Scraps of a blue and white prisoner’s shirt are on display. The Hyde Park Barracks were built in 1819. At that stage in New Zealand the missionaries had only recently arrived; that same year New Zealand was declared a dependency of New South Wales. Australia’s colonial history is quite different from ours.

Walking and gawking is a fun way to travel. Being used to one’s own small city, the sheer change is novel. Window shop the interesting architecture.

Street behaviour is different from Dunedin. People don’t make eye contact, let alone make small talk, let alone say excuse me when cutting in front of someone. From a pedestrian crossing I waved thanks at a taxi driver giving way and Gabby said he probably assumed I was trying to flag him down for a ride.

I was probably "making an opera house about it’’. This saying developed among tradies when it took 14 years to build the Sydney Opera House, finished in 1973.

No worries mate, as the opera house is now a stunner of a shoreline wonder. It retains its original state-of-the-art funkiness, still in pristine condition. The foyer has a limousine-sized purple couch, topped with a sign in period Helvetica font commemorating the opening by the late Queen.

Even the toilets are a treat, the toilet rolls being flatteringly backlit. With exposed shiny concrete, low lighting and an audible background hum, a trip to the toilet feels like visiting a particularly fabulous mid-century submarine.

Big white birds sedately strut nearby. The Australian white ibis used to stay inland but has self-introduced to the city. You apparently never used to see them but they moved in during a drought. Now they’re everywhere to the point they’re called bin chickens. One flew into a plate glass window at the botanic garden, making a heck of a bang. It bounced off and just jived on.

Navigating home by train is an adventure.
Navigating home by train is an adventure.
The Sydney Harbour Bridge is a familiar sight but up close it’s huge. By the time it opened in 1932, 16 construction workers had lost their lives. A guided climb costs hundreds of dollars but there’s no charge to walk across. Traffic makes the bridge shake underfoot and overhead.

For a day lasting this long, nine hours on foot, caffeine becomes a performance-enhancing drug. Personally, it was my first coffee in two years, yet I had an unscheduled sleep on the floor in front of an audiovisual at The Rocks Discovery Museum. Initially, I had the place to myself but woke up to a wholesome family group seated beside me and relaxed holidaymakers nearby. Brazened it out.

Navigating home by train is an adventure and walking alone at night feels safe as there are so many people around. Home to hearty Kiwi hospitality in Aussie, safe and sound and cosy.

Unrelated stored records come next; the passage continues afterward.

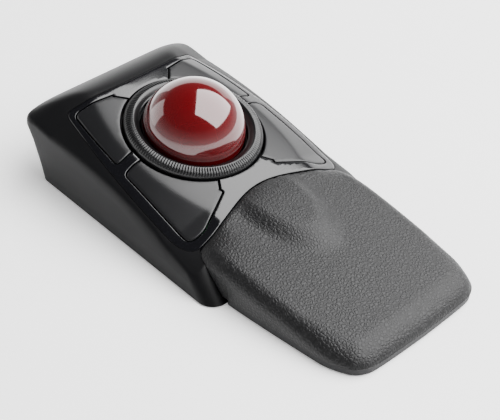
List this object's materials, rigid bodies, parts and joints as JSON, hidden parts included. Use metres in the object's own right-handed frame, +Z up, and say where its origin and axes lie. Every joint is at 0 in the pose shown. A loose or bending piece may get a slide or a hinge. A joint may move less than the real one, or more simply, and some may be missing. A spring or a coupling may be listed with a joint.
{
  "type": "desktop trackball",
  "caption": "Large-ball desktop trackball with a scroll ring, broad sloping keys around the ball and a detachable padded wrist rest.",
  "frame": {"origin": "on the desk under the middle of the whole object, wrist rest included", "axes": "+X to the user's right across the device, +Y from the wrist rest towards the back of the device, +Z up from the desk"},
  "size_m": [0.126, 0.232, 0.065],
  "materials": {
    "matteBlack": "matt black casing plastic",
    "glossBlack": "piano black, polished",
    "satinBlack": "satin black plastic",
    "ringBlack": "semi-gloss black plastic",
    "ballRed": "polished crimson resin",
    "leather": "grained synthetic leather over foam",
    "rubber": "matt black rubber",
    "innerPlastic": "moulded dark plastic",
    "steel": "plated steel",
    "ceramic": "smooth pale ceramic or acetal",
    "boardGreen": "glass-fibre circuit board",
    "chipBlack": "moulded component body",
    "lensClear": "clear moulded lens",
    "cellSleeve": "printed-free cell sleeve"
  },
  "bodies": {
    "device": {"upper_housing": "matteBlack", "deck_bezel": "glossBlack", "hinge_pin_front_left": "steel", "switch_front_left": "chipBlack", "hinge_pin_front_right": "steel", "switch_front_right": "chipBlack", "hinge_pin_back_left": "steel", "switch_back_left": "chipBlack", "hinge_pin_back_right": "steel", "switch_back_right": "chipBlack", "ring_retainer": "innerPlastic", "ball_cup": "innerPlastic", "support_bearing_1": "ceramic", "support_bearing_2": "ceramic", "support_bearing_3": "ceramic", "button_frame": "innerPlastic", "button_board": "boardGreen", "ring_sensor": "chipBlack", "sensor_board": "boardGreen", "ball_sensor": "chipBlack", "sensor_lens": "lensClear", "main_board": "boardGreen", "radio_module": "chipBlack", "power_switch_body": "chipBlack", "connect_switch": "chipBlack", "base_plate": "innerPlastic", "battery_1": "cellSleeve", "battery_2": "cellSleeve", "contact_spring": "steel", "contact_plate": "steel", "usb_receiver": "satinBlack", "case_screw_1": "steel", "case_screw_2": "steel", "case_screw_3": "steel", "case_screw_4": "steel", "foot_1": "rubber", "foot_2": "rubber", "foot_3": "rubber", "foot_4": "rubber"},
    "ball_body": {"ball": "ballRed"},
    "ring_body": {"scroll_ring": "ringBlack", "encoder_ring": "innerPlastic"},
    "power_knob_body": {"power_switch_knob": "satinBlack"},
    "connect_button_body": {"connect_button": "satinBlack"},
    "battery_door_body": {"battery_door": "innerPlastic"},
    "wrist_rest_body": {"wrist_rest_base": "innerPlastic", "wrist_rest_pad": "leather", "rest_foot_1": "rubber", "rest_foot_2": "rubber", "rest_foot_3": "rubber", "rest_foot_4": "rubber"},
    "button_front_left_body": {"button_front_left": "satinBlack", "plunger_front_left": "ceramic"},
    "button_front_right_body": {"button_front_right": "satinBlack", "plunger_front_right": "ceramic"},
    "button_back_left_body": {"button_back_left": "satinBlack", "plunger_back_left": "ceramic"},
    "button_back_right_body": {"button_back_right": "satinBlack", "plunger_back_right": "ceramic"}
  },
  "joints": [
    {"name": "ball_roll", "type": "hinge", "parent": "device", "child": "ball_body", "pos_m": [0, 0.045, 0.0375], "axis": [1, 0, 0], "continuous": true},
    {"name": "ring_spin", "type": "hinge", "parent": "device", "child": "ring_body", "pos_m": [0, 0.045, 0.0375], "axis": [0, -0.1977, 0.9803], "continuous": true},
    {"name": "press_front_left", "type": "hinge", "parent": "device", "child": "button_front_left_body", "pos_m": [-0.045, 0.02407, 0.02492], "axis": [0, 0.9803, 0.1977], "range_deg": [0, 2], "stiffness_Nm_per_rad": 0.15, "springref_deg": -1.72},
    {"name": "press_front_right", "type": "hinge", "parent": "device", "child": "button_front_right_body", "pos_m": [0.045, 0.02407, 0.02492], "axis": [0, -0.9803, -0.1977], "range_deg": [0, 2], "stiffness_Nm_per_rad": 0.15, "springref_deg": -1.72},
    {"name": "press_back_left", "type": "hinge", "parent": "device", "child": "button_back_left_body", "pos_m": [-0.041, 0.06623, 0.03342], "axis": [0, 0.9803, 0.1977], "range_deg": [0, 2], "stiffness_Nm_per_rad": 0.15, "springref_deg": -1.72},
    {"name": "press_back_right", "type": "hinge", "parent": "device", "child": "button_back_right_body", "pos_m": [0.041, 0.06623, 0.03342], "axis": [0, -0.9803, -0.1977], "range_deg": [0, 2], "stiffness_Nm_per_rad": 0.15, "springref_deg": -1.72},
    {"name": "power_slide", "type": "slide", "parent": "device", "child": "power_knob_body", "axis": [1, 0, 0], "range_m": [0, 0.003]},
    {"name": "connect_press", "type": "slide", "parent": "device", "child": "connect_button_body", "axis": [0, 0, 1], "range_m": [0, 0.0005], "stiffness_N_per_m": 400, "springref_m": -0.001},
    {"name": "battery_door_slide", "type": "slide", "parent": "device", "child": "battery_door_body", "axis": [0, -1, 0], "range_m": [0, 0.005]},
    {"name": "wrist_rest_unhook", "type": "slide", "parent": "device", "child": "wrist_rest_body", "axis": [0, -1, 0], "range_m": [0, 0.03]}
  ]
}
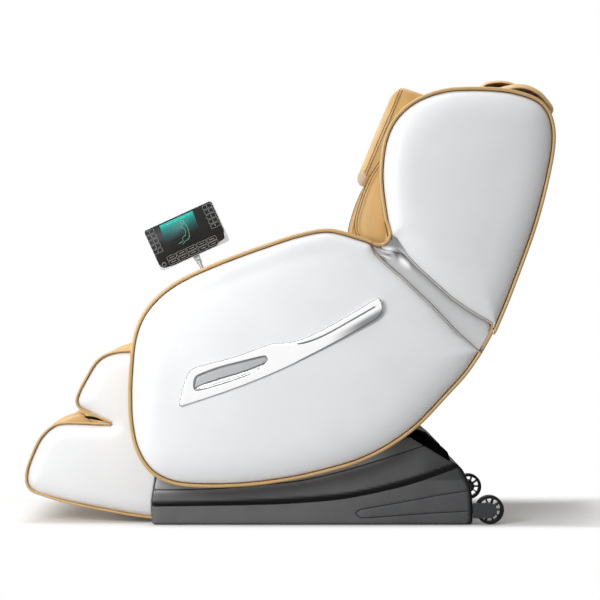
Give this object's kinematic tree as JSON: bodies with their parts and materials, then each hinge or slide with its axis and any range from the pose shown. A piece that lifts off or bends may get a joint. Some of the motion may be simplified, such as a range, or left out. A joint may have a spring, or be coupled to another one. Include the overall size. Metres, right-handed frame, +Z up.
{
  "type": "reclining massage chair",
  "caption": "Leather massage chair with a tilting seat shell, hinged padded back, lifting leg rest with sliding foot section, roller carriage, gold-edged side panels and a tablet remote.",
  "frame": {"origin": "floor level, at the centre of the overall length and width", "axes": "-X is the front of the chair (leg rest), -Y the sitter's left, +Z up"},
  "size_m": [1.4272, 0.754, 1.202],
  "materials": {
    "white_leather": "smooth, low sheen",
    "gold_leather": "soft metallic sheen",
    "satin_chrome": "satin",
    "grey_plastic": "fine texture",
    "black_plastic": "smooth",
    "frame_steel": "satin powder coat",
    "control_metal": "sheet steel, satin",
    "bright_steel": "brushed",
    "pad_rubber": "matt",
    "roller_rubber": "smooth",
    "screen_gloss": "glossy"
  },
  "bodies": {
    "base": {"base_frame": "frame_steel", "base_cover_left": "grey_plastic", "base_cover_right": "grey_plastic", "base_rear_cover": "black_plastic", "base_front_cover": "grey_plastic", "floor_pads": "pad_rubber", "wheel_brackets": "grey_plastic", "air_pump": "black_plastic", "control_box": "control_metal", "power_inlet": "black_plastic"},
    "wheel_left": {"wheel_left": "black_plastic"},
    "wheel_right": {"wheel_right": "black_plastic"},
    "power_switch": {"power_switch": "black_plastic"},
    "tilt_motor": {"tilt_motor": "black_plastic"},
    "tilt_rod": {"tilt_rod": "bright_steel"},
    "shell": {"seat_frame": "frame_steel", "side_walls": "gold_leather", "side_rim_left": "gold_leather", "side_rim_right": "gold_leather", "side_panel_left": "white_leather", "side_panel_right": "white_leather", "side_trim_left": "satin_chrome", "side_trim_right": "satin_chrome", "wedge_trim_left": "satin_chrome", "wedge_trim_right": "satin_chrome", "lower_back_cover": "gold_leather", "seat_pad": "gold_leather", "arm_pad_left": "gold_leather", "arm_pad_right": "gold_leather", "pivot_pins": "bright_steel", "remote_post": "bright_steel"},
    "back_motor": {"back_motor": "black_plastic"},
    "back_rod": {"back_rod": "bright_steel"},
    "remote_arm": {"remote_arm": "bright_steel"},
    "remote": {"remote_case": "black_plastic", "remote_screen": "screen_gloss"},
    "remote_button": {"remote_button": "satin_chrome"},
    "backrest": {"back_frame": "frame_steel", "back_shell": "gold_leather", "back_panel_left": "white_leather", "back_panel_right": "white_leather", "back_rim_left": "gold_leather", "back_rim_right": "gold_leather", "back_pad": "gold_leather", "wing_pad_left": "gold_leather", "wing_pad_right": "gold_leather", "head_pillow": "gold_leather", "top_flaps": "gold_leather", "lift_screw": "bright_steel"},
    "carriage": {"roller_carriage": "grey_plastic"},
    "roller_arms": {"roller_arms": "bright_steel"},
    "upper_rollers": {"upper_rollers": "roller_rubber"},
    "lower_rollers": {"lower_rollers": "roller_rubber"},
    "legrest": {"leg_frame": "frame_steel", "leg_motor": "black_plastic", "calf_sides": "white_leather", "calf_pad": "gold_leather"},
    "footrest": {"foot_frame": "frame_steel", "foot_sides": "white_leather", "foot_pad": "gold_leather"}
  },
  "joints": [
    {"name": "tilt", "type": "hinge", "parent": "base", "child": "shell", "pos_m": [0.2, 0, 0.2], "axis": [0, 1, 0], "range_deg": [0, 20]},
    {"name": "tilt_motor_swing", "type": "hinge", "parent": "base", "child": "tilt_motor", "pos_m": [-0.06, 0, 0.08], "axis": [0, 1, 0], "range_deg": [-1, 11]},
    {"name": "tilt_rod_slide", "type": "slide", "parent": "tilt_motor", "child": "tilt_rod", "axis": [0, 0, 1], "range_m": [-0.002, 0.092]},
    {"name": "recline", "type": "hinge", "parent": "shell", "child": "backrest", "pos_m": [0.292, 0, 0.483], "axis": [0, 1, 0], "range_deg": [0, 20]},
    {"name": "back_motor_swing", "type": "hinge", "parent": "shell", "child": "back_motor", "pos_m": [0.02, 0, 0.29], "axis": [0, 1, 0], "range_deg": [-4, 1]},
    {"name": "back_rod_slide", "type": "slide", "parent": "back_motor", "child": "back_rod", "axis": [0.9149, 0, 0.4036], "range_m": [-0.024, 0.002]},
    {"name": "leg_lift", "type": "hinge", "parent": "shell", "child": "legrest", "pos_m": [-0.35, 0, 0.425], "axis": [0, 1, 0], "range_deg": [0, 80]},
    {"name": "foot_slide", "type": "slide", "parent": "legrest", "child": "footrest", "axis": [-0.2028, 0, -0.9792], "range_m": [0, 0.1], "stiffness_N_per_m": 900, "springref_m": -0.1},
    {"name": "carriage_lift", "type": "slide", "parent": "backrest", "child": "carriage", "axis": [0.2284, 0, 0.9736], "range_m": [0, 0.33]},
    {"name": "roller_rock", "type": "hinge", "parent": "carriage", "child": "roller_arms", "pos_m": [0.35115, 0, 0.59654], "axis": [0, 1, 0], "range_deg": [-8, 8], "stiffness_Nm_per_rad": 20},
    {"name": "upper_roller_spin", "type": "hinge", "parent": "roller_arms", "child": "upper_rollers", "pos_m": [0.33805, 0, 0.6633], "axis": [0, 1, 0], "continuous": true},
    {"name": "lower_roller_spin", "type": "hinge", "parent": "roller_arms", "child": "lower_rollers", "pos_m": [0.30974, 0, 0.54258], "axis": [0, 1, 0], "continuous": true},
    {"name": "wheel_spin_left", "type": "hinge", "parent": "base", "child": "wheel_left", "pos_m": [0.537, -0.262, 0.0395], "axis": [0, 1, 0], "continuous": true},
    {"name": "wheel_spin_right", "type": "hinge", "parent": "base", "child": "wheel_right", "pos_m": [0.537, 0.262, 0.0395], "axis": [0, 1, 0], "continuous": true},
    {"name": "power_switch_rock", "type": "hinge", "parent": "base", "child": "power_switch", "pos_m": [0.485, -0.06, 0.044], "axis": [0, 1, 0], "range_deg": [0, 14]},
    {"name": "remote_swivel", "type": "hinge", "parent": "shell", "child": "remote_arm", "pos_m": [-0.314, 0.318, 0.795], "axis": [-0.4147, 0, 0.91], "range_deg": [-90, 90]},
    {"name": "remote_tilt", "type": "hinge", "parent": "remote_arm", "child": "remote", "pos_m": [-0.314, 0.298, 0.795], "axis": [0.91, 0, 0.4147], "range_deg": [-30, 8]},
    {"name": "remote_button_press", "type": "slide", "parent": "remote", "child": "remote_button", "axis": [0, 1, 0], "range_m": [0, 0.001], "stiffness_N_per_m": 1500, "springref_m": -0.0005}
  ],
  "couplings": [
    {"joint": "tilt_motor_swing", "follows": "tilt", "ratio": 0.5},
    {"joint": "tilt_rod_slide", "follows": "tilt", "m_per_rad": 0.25114},
    {"joint": "back_motor_swing", "follows": "recline", "ratio": -0.13535},
    {"joint": "back_rod_slide", "follows": "recline", "m_per_rad": -0.0613}
  ]
}
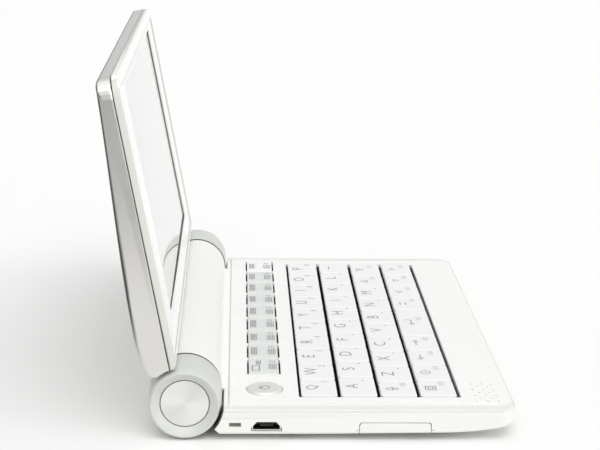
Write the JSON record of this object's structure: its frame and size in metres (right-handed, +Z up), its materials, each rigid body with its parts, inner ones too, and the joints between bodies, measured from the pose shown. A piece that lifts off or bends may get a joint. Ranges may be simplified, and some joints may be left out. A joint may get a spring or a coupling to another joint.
{
  "type": "electronic dictionary",
  "caption": "Pocket electronic dictionary with a full keyboard, a strip of function keys and a wide display lid that turns on a fat barrel hinge.",
  "frame": {"origin": "on the table, below the middle of the product's box with the lid open as in the picture", "axes": "+X across the width to the user's right, -Y towards the palm rest and the user, +Y towards the barrel hinge, +Z up"},
  "size_m": [0.148, 0.1154, 0.1014],
  "materials": {
    "case_upper": "gloss white moulding",
    "case_lower": "satin cream moulding",
    "cell_sleeve": "blue shrink sleeve over the cells",
    "board": "green solder mask",
    "socket_steel": "plated sheet",
    "rubber_mat": "matt black rubber",
    "rubber_foot": "matt black rubber",
    "button_silver": "silver paint, satin",
    "function_key": "pale green grey, satin gloss",
    "key_cap": "satin white",
    "lid_silver": "silver paint, satin",
    "lid_frame": "satin cream moulding",
    "window": "clear sheet, glossy",
    "panel": "dark display panel, switched off",
    "end_cap": "satin grey green",
    "spun_disc": "spun metal, turned rings",
    "hinge_steel": "plain steel"
  },
  "bodies": {
    "base": {"bottom_case": "case_lower", "top_case": "case_upper", "barrel_cover": "case_lower", "battery_pack": "cell_sleeve", "main_board": "board", "usb_socket": "socket_steel", "key_mat": "rubber_mat", "front_foot": "rubber_foot"},
    "lid": {"lid_shell": "lid_silver", "lid_frame": "lid_frame", "display_window": "window", "lcd_module": "panel", "end_cap_right": "end_cap", "end_cap_left": "end_cap", "end_disc_right": "spun_disc", "end_disc_left": "spun_disc", "hinge_arm_right": "hinge_steel", "hinge_arm_left": "hinge_steel"},
    "card_flap": {"card_cover": "case_lower"},
    "power_button": {"power_button": "button_silver"},
    "function_keys": {"function_keys": "function_key"},
    "key_q": {"key_q": "key_cap"},
    "key_w": {"key_w": "key_cap"},
    "key_e": {"key_e": "key_cap"},
    "key_r": {"key_r": "key_cap"},
    "key_t": {"key_t": "key_cap"},
    "key_y": {"key_y": "key_cap"},
    "key_u": {"key_u": "key_cap"},
    "key_i": {"key_i": "key_cap"},
    "key_o": {"key_o": "key_cap"},
    "key_p": {"key_p": "key_cap"},
    "key_a": {"key_a": "key_cap"},
    "key_s": {"key_s": "key_cap"},
    "key_d": {"key_d": "key_cap"},
    "key_f": {"key_f": "key_cap"},
    "key_g": {"key_g": "key_cap"},
    "key_h": {"key_h": "key_cap"},
    "key_j": {"key_j": "key_cap"},
    "key_k": {"key_k": "key_cap"},
    "key_l": {"key_l": "key_cap"},
    "key_dash": {"key_dash": "key_cap"},
    "key_shift": {"key_shift": "key_cap"},
    "key_z": {"key_z": "key_cap"},
    "key_x": {"key_x": "key_cap"},
    "key_c": {"key_c": "key_cap"},
    "key_v": {"key_v": "key_cap"},
    "key_b": {"key_b": "key_cap"},
    "key_n": {"key_n": "key_cap"},
    "key_m": {"key_m": "key_cap"},
    "key_page_up": {"key_page_up": "key_cap"},
    "key_page_down": {"key_page_down": "key_cap"},
    "key_character_size": {"key_character_size": "key_cap"},
    "key_symbol": {"key_symbol": "key_cap"},
    "key_back": {"key_back": "key_cap"},
    "key_jump": {"key_jump": "key_cap"},
    "key_enter": {"key_enter": "key_cap"},
    "key_clear": {"key_clear": "key_cap"},
    "key_left": {"key_left": "key_cap"},
    "key_down": {"key_down": "key_cap"},
    "key_right": {"key_right": "key_cap"}
  },
  "joints": [
    {"name": "lid_hinge", "type": "hinge", "parent": "base", "child": "lid", "pos_m": [0, 0.03477, 0.0104], "axis": [-1, 0, 0], "range_deg": [-100.7, 39.3]},
    {"name": "card_cover", "type": "hinge", "parent": "base", "child": "card_flap", "pos_m": [-0.0734, -0.02373, 0.00315], "axis": [0, -1, 0], "range_deg": [0, 90]},
    {"name": "power_button", "type": "slide", "parent": "base", "child": "power_button", "axis": [0, 0, -1], "range_m": [0, 0.0005], "stiffness_N_per_m": 400, "springref_m": -0.001},
    {"name": "function_keys", "type": "slide", "parent": "base", "child": "function_keys", "axis": [0, 0, -1], "range_m": [0, 0.0005], "stiffness_N_per_m": 900, "springref_m": -0.001},
    {"name": "key_q", "type": "slide", "parent": "base", "child": "key_q", "axis": [0, 0, -1], "range_m": [0, 0.0007], "stiffness_N_per_m": 300, "springref_m": -0.001},
    {"name": "key_w", "type": "slide", "parent": "base", "child": "key_w", "axis": [0, 0, -1], "range_m": [0, 0.0007], "stiffness_N_per_m": 300, "springref_m": -0.001},
    {"name": "key_e", "type": "slide", "parent": "base", "child": "key_e", "axis": [0, 0, -1], "range_m": [0, 0.0007], "stiffness_N_per_m": 300, "springref_m": -0.001},
    {"name": "key_r", "type": "slide", "parent": "base", "child": "key_r", "axis": [0, 0, -1], "range_m": [0, 0.0007], "stiffness_N_per_m": 300, "springref_m": -0.001},
    {"name": "key_t", "type": "slide", "parent": "base", "child": "key_t", "axis": [0, 0, -1], "range_m": [0, 0.0007], "stiffness_N_per_m": 300, "springref_m": -0.001},
    {"name": "key_y", "type": "slide", "parent": "base", "child": "key_y", "axis": [0, 0, -1], "range_m": [0, 0.0007], "stiffness_N_per_m": 300, "springref_m": -0.001},
    {"name": "key_u", "type": "slide", "parent": "base", "child": "key_u", "axis": [0, 0, -1], "range_m": [0, 0.0007], "stiffness_N_per_m": 300, "springref_m": -0.001},
    {"name": "key_i", "type": "slide", "parent": "base", "child": "key_i", "axis": [0, 0, -1], "range_m": [0, 0.0007], "stiffness_N_per_m": 300, "springref_m": -0.001},
    {"name": "key_o", "type": "slide", "parent": "base", "child": "key_o", "axis": [0, 0, -1], "range_m": [0, 0.0007], "stiffness_N_per_m": 300, "springref_m": -0.001},
    {"name": "key_p", "type": "slide", "parent": "base", "child": "key_p", "axis": [0, 0, -1], "range_m": [0, 0.0007], "stiffness_N_per_m": 300, "springref_m": -0.001},
    {"name": "key_a", "type": "slide", "parent": "base", "child": "key_a", "axis": [0, 0, -1], "range_m": [0, 0.0007], "stiffness_N_per_m": 300, "springref_m": -0.001},
    {"name": "key_s", "type": "slide", "parent": "base", "child": "key_s", "axis": [0, 0, -1], "range_m": [0, 0.0007], "stiffness_N_per_m": 300, "springref_m": -0.001},
    {"name": "key_d", "type": "slide", "parent": "base", "child": "key_d", "axis": [0, 0, -1], "range_m": [0, 0.0007], "stiffness_N_per_m": 300, "springref_m": -0.001},
    {"name": "key_f", "type": "slide", "parent": "base", "child": "key_f", "axis": [0, 0, -1], "range_m": [0, 0.0007], "stiffness_N_per_m": 300, "springref_m": -0.001},
    {"name": "key_g", "type": "slide", "parent": "base", "child": "key_g", "axis": [0, 0, -1], "range_m": [0, 0.0007], "stiffness_N_per_m": 300, "springref_m": -0.001},
    {"name": "key_h", "type": "slide", "parent": "base", "child": "key_h", "axis": [0, 0, -1], "range_m": [0, 0.0007], "stiffness_N_per_m": 300, "springref_m": -0.001},
    {"name": "key_j", "type": "slide", "parent": "base", "child": "key_j", "axis": [0, 0, -1], "range_m": [0, 0.0007], "stiffness_N_per_m": 300, "springref_m": -0.001},
    {"name": "key_k", "type": "slide", "parent": "base", "child": "key_k", "axis": [0, 0, -1], "range_m": [0, 0.0007], "stiffness_N_per_m": 300, "springref_m": -0.001},
    {"name": "key_l", "type": "slide", "parent": "base", "child": "key_l", "axis": [0, 0, -1], "range_m": [0, 0.0007], "stiffness_N_per_m": 300, "springref_m": -0.001},
    {"name": "key_dash", "type": "slide", "parent": "base", "child": "key_dash", "axis": [0, 0, -1], "range_m": [0, 0.0007], "stiffness_N_per_m": 300, "springref_m": -0.001},
    {"name": "key_shift", "type": "slide", "parent": "base", "child": "key_shift", "axis": [0, 0, -1], "range_m": [0, 0.0007], "stiffness_N_per_m": 300, "springref_m": -0.001},
    {"name": "key_z", "type": "slide", "parent": "base", "child": "key_z", "axis": [0, 0, -1], "range_m": [0, 0.0007], "stiffness_N_per_m": 300, "springref_m": -0.001},
    {"name": "key_x", "type": "slide", "parent": "base", "child": "key_x", "axis": [0, 0, -1], "range_m": [0, 0.0007], "stiffness_N_per_m": 300, "springref_m": -0.001},
    {"name": "key_c", "type": "slide", "parent": "base", "child": "key_c", "axis": [0, 0, -1], "range_m": [0, 0.0007], "stiffness_N_per_m": 300, "springref_m": -0.001},
    {"name": "key_v", "type": "slide", "parent": "base", "child": "key_v", "axis": [0, 0, -1], "range_m": [0, 0.0007], "stiffness_N_per_m": 300, "springref_m": -0.001},
    {"name": "key_b", "type": "slide", "parent": "base", "child": "key_b", "axis": [0, 0, -1], "range_m": [0, 0.0007], "stiffness_N_per_m": 300, "springref_m": -0.001},
    {"name": "key_n", "type": "slide", "parent": "base", "child": "key_n", "axis": [0, 0, -1], "range_m": [0, 0.0007], "stiffness_N_per_m": 300, "springref_m": -0.001},
    {"name": "key_m", "type": "slide", "parent": "base", "child": "key_m", "axis": [0, 0, -1], "range_m": [0, 0.0007], "stiffness_N_per_m": 300, "springref_m": -0.001},
    {"name": "key_page_up", "type": "slide", "parent": "base", "child": "key_page_up", "axis": [0, 0, -1], "range_m": [0, 0.0007], "stiffness_N_per_m": 300, "springref_m": -0.001},
    {"name": "key_page_down", "type": "slide", "parent": "base", "child": "key_page_down", "axis": [0, 0, -1], "range_m": [0, 0.0007], "stiffness_N_per_m": 300, "springref_m": -0.001},
    {"name": "key_character_size", "type": "slide", "parent": "base", "child": "key_character_size", "axis": [0, 0, -1], "range_m": [0, 0.0007], "stiffness_N_per_m": 300, "springref_m": -0.001},
    {"name": "key_symbol", "type": "slide", "parent": "base", "child": "key_symbol", "axis": [0, 0, -1], "range_m": [0, 0.0007], "stiffness_N_per_m": 300, "springref_m": -0.001},
    {"name": "key_back", "type": "slide", "parent": "base", "child": "key_back", "axis": [0, 0, -1], "range_m": [0, 0.0007], "stiffness_N_per_m": 300, "springref_m": -0.001},
    {"name": "key_jump", "type": "slide", "parent": "base", "child": "key_jump", "axis": [0, 0, -1], "range_m": [0, 0.0007], "stiffness_N_per_m": 300, "springref_m": -0.001},
    {"name": "key_enter", "type": "slide", "parent": "base", "child": "key_enter", "axis": [0, 0, -1], "range_m": [0, 0.0007], "stiffness_N_per_m": 300, "springref_m": -0.001},
    {"name": "key_clear", "type": "slide", "parent": "base", "child": "key_clear", "axis": [0, 0, -1], "range_m": [0, 0.0007], "stiffness_N_per_m": 300, "springref_m": -0.001},
    {"name": "key_left", "type": "slide", "parent": "base", "child": "key_left", "axis": [0, 0, -1], "range_m": [0, 0.0007], "stiffness_N_per_m": 300, "springref_m": -0.001},
    {"name": "key_down", "type": "slide", "parent": "base", "child": "key_down", "axis": [0, 0, -1], "range_m": [0, 0.0007], "stiffness_N_per_m": 300, "springref_m": -0.001},
    {"name": "key_right", "type": "slide", "parent": "base", "child": "key_right", "axis": [0, 0, -1], "range_m": [0, 0.0007], "stiffness_N_per_m": 300, "springref_m": -0.001}
  ]
}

Staying with friends adds a human element to the tourist experience. Gabby and husband Brian have recently been bereaved by suicide too. We visited The Gap cliffs above the harbour, a beautiful tourist destination but also the location for about 50 suicides a year. In 2009 local Don Ritchie was awarded a Medal of the Order of Australia, recognising his contribution over almost 50 years, through timely conversation, in preventing 180 people from jumping. The visit might sound morbid but it felt mutually supportive to openly share the load.

Having known each other as young adults but reunited in late middle age, Gabby and I were actually strangers. But we felt like whanau. It’s weird how ourselves we can feel with people we’ve known when young.

Crashing at someone’s house is a great Kiwi tradition, creating homely conviviality to escape to in the evenings, and renewal of friendship. There’s a pleasure in seeing an old friend’s successful life, and even pride in seeing Gabby’s artwork feature in a restaurant and her name on the window.

A long weekend in a big city is short enough to forget oneself but long enough to be an adventure. Mind you, I wonder how long before flying becomes the new smoking.